In my own backyard, history dates back to the 1840s when Atlanta began as Terminus, but Atlanta’s history has been burned down, torn down, rebuilt and paved over many times in those decades. We have so much history just in the city limits of Atlanta that we either forget, or have never learned about. Visit the Atlanta History Center, the State Capitol Building, the Margaret Mitchell House, and you will just scratch the surface of the history that surrounds us.

Replica of Liberty Bell in front of Georgia State Capitol
Replica of Liberty Bell in front of Georgia State Capitol. 📸: Sravanthi Meka

I make the most of the city that I live in. I enjoy learning about the history, seeing the sights, and taking in concerts. I have season tickets to Broadway shows at The Fox Theatre, memberships to the High Museum, Atlanta History Center, Atlanta Botanical Gardens, and Oakland Cemetery. Oakland Cemetery may be my favorite place out of all of these. One of the first graves you see when you walk in is Martha Atalanta Lumpkin Compton, the daughter of Governor Wilson Lumpkin. Atlanta was first named Terminus in 1837, then Marthasville on December 23, 1843 in honor of Governor Lumpkin’s daughter, and finally became Atlanta on December 29, 1845.

Oakland Cemetery, Atlanta
Oakland Cemetery, Atlanta. 📸: Sravanthi Meka

Atlanta’s history is being rediscovered and valued, and even preserved thanks to The BeltLine and projects like Ponce City Market.
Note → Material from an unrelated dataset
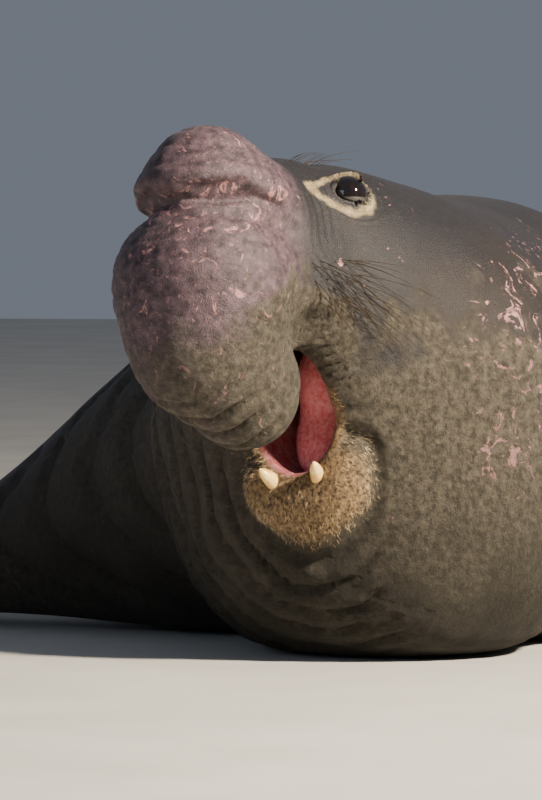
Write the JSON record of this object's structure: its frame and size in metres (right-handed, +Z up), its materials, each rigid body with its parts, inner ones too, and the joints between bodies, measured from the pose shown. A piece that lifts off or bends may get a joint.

Even the restoration of the Clermont Hotel deserves a hand. It went from motor lodge to seedy motel to condemned building and is now beautiful hotel property with a rooftop lounge. At least they didn’t change Clermont Lounge!

Clermont Lounge
Clermont Lounge. 📸: Sravanthi Meka

Thanks to tours like Phoenix Flies and organizations like Atlanta Preservation Center and Georgia Trust for Historic Preservation, I have learned and continue to learn about the history of Atlanta and Georgia overall. In March, I did a tour of Pullman Yards with Phoenix Flies, and learned about the filming being done here, and the future of the restoration project.

Pratt-Pullman Yard
Pratt-Pullman Yard. 📸: Sravanthi Meka

I have an annual parking pass for Georgia State Parks, and try to take as many trips out of the city as I can to explore our state treasures. I do travel throughout the country and overseas, but I know that there is so much to see in our own state. I can’t ignore our own backyard.